When line switch S is closed, voltage is applied to the field across the line. Voltage is also applied to the armature through R1, R2, and R3 in series with the armature contactors C1, C2, and C3. The contactors will not close until the current has decreased to a preset value.

Figure 7. Circuit for an automatic motor starter.

The first surge of current in the armature circuit flows through the series coil of C1, which holds it open. As the motor increases speed and the armature current decreases, C1 contactor closes and cuts R1 out of the circuit. Similar action occurs in C2 and C3. When the motor reaches full speed, all contactors will be closed. The protective resistance is no longer needed.

## Push-Button Starter

Another type of motor starter is the push-button starter, Figure 8. Motors with push-button starters are equipped with starting boxes containing push buttons marked stop and start. The circuit diagram is shown in Figure 9.

Figure 8. This type of push-button starter pulls to start and pushes to stop. There is no separate button.

Figure 9. Schematic of a typical dc motor starter with a push-button control circuit.

This starter is a heavy-duty relay operated by momentary contact push-button switches. Look at Figure 9 as the operation of the starter circuit is explained.

1. To start the motor, the push button marked “start” is pushed closed.

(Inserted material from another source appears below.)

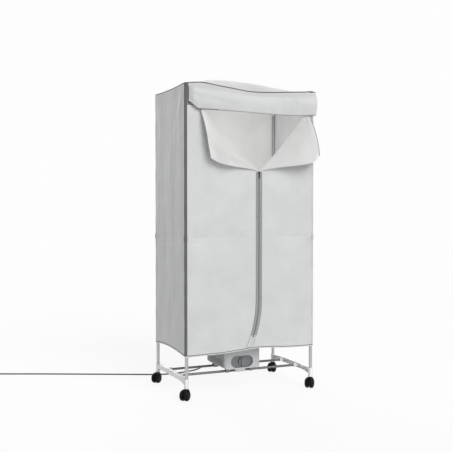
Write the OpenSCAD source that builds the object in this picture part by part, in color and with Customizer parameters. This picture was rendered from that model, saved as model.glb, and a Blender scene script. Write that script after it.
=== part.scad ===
// Portable drying cabinet: a frame of four jointed uprights on twin-wheel castors, a zipped cloth
// cover over it, and a fan heater that is clipped to the two base rails and blows up into the cover.
// Millimetres. The origin is on the floor, midway between the uprights. +X runs to the right along
// the front, +Y to the rear and +Z up. Every soft piece is a closed sheet as thick as its cloth.

/* [Cabinet] */
// Height of the top corners of the cover over the floor
cabinet_h = 1460; // [1300:5:1700]
// Distance between the left and right uprights, axis to axis
leg_span_x = 656; // [600:2:760]
// Distance between the front and rear uprights, axis to axis
leg_span_y = 408; // [380:2:480]
// Height of the joints between the lower and upper uprights
joint_z = 745; // [620:5:860]

/* [Tubes] */
// Outer diameter of the uprights
tube_d = 16; // [14:0.5:19]
// Wall of the uprights
tube_wall = 1; // [0.8:0.1:1.4]
// Outer diameter of the cross rails
rail_d = 12; // [10:0.5:13]
// Wall of the cross rails
rail_wall = 0.9; // [0.7:0.1:1.2]
// Distance between the front and rear rails, axis to axis
rail_span = 150; // [130:2:170]
// Height of the axes of the base rails
base_rail_z = 88; // [86:1:92]
// Drop from the cover's top corners to the axes of the hanging rails
hang_rail_drop = 48; // [46:1:70]

/* [End brackets] */
// Wall of the sleeves round the feet of the uprights
sleeve_wall = 2.5; // [2:0.1:3.5]
// Height of the upper rim of the foot sleeves
sleeve_top = 96; // [92:1:110]
// Depth that an upright sits in its foot sleeve
foot_seat = 22; // [14:1:22]
// Height of a bracket's bar at its middle
bar_h = 24; // [22:0.5:28]
// Width of a bracket's bar
bar_w = 14; // [11:0.5:14]
// Fall of the bar's upper edge from its middle to its ends
bar_bow = 6; // [2:0.5:8]
// Depth by which the bar's lower edge turns down into the sleeves
bar_foot = 16; // [8:1:17]
// Wall of the hollow bars
bracket_wall = 2.4; // [1.8:0.1:3]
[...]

a. The action of closing the start button will energize the magnetic coil through the normally closed stop button.

b. When the magnetic coil is energized, the two motor contacts and the auxiliary contact close.

c. The motor circuit contacts now supply power to the motor.

d. The auxiliary contact keeps the circuit completed to the coil so that the coil will remain energized when the start button is released. The circuit remains energized until the stop button is pushed.

2. When the stop button is pushed, the circuit to the magnetic coil is opened.

a. when the coil is no longer energized, all three contacts open.

b. Power is disconnected from the motor.

This is one of the most common motor control devices in use today.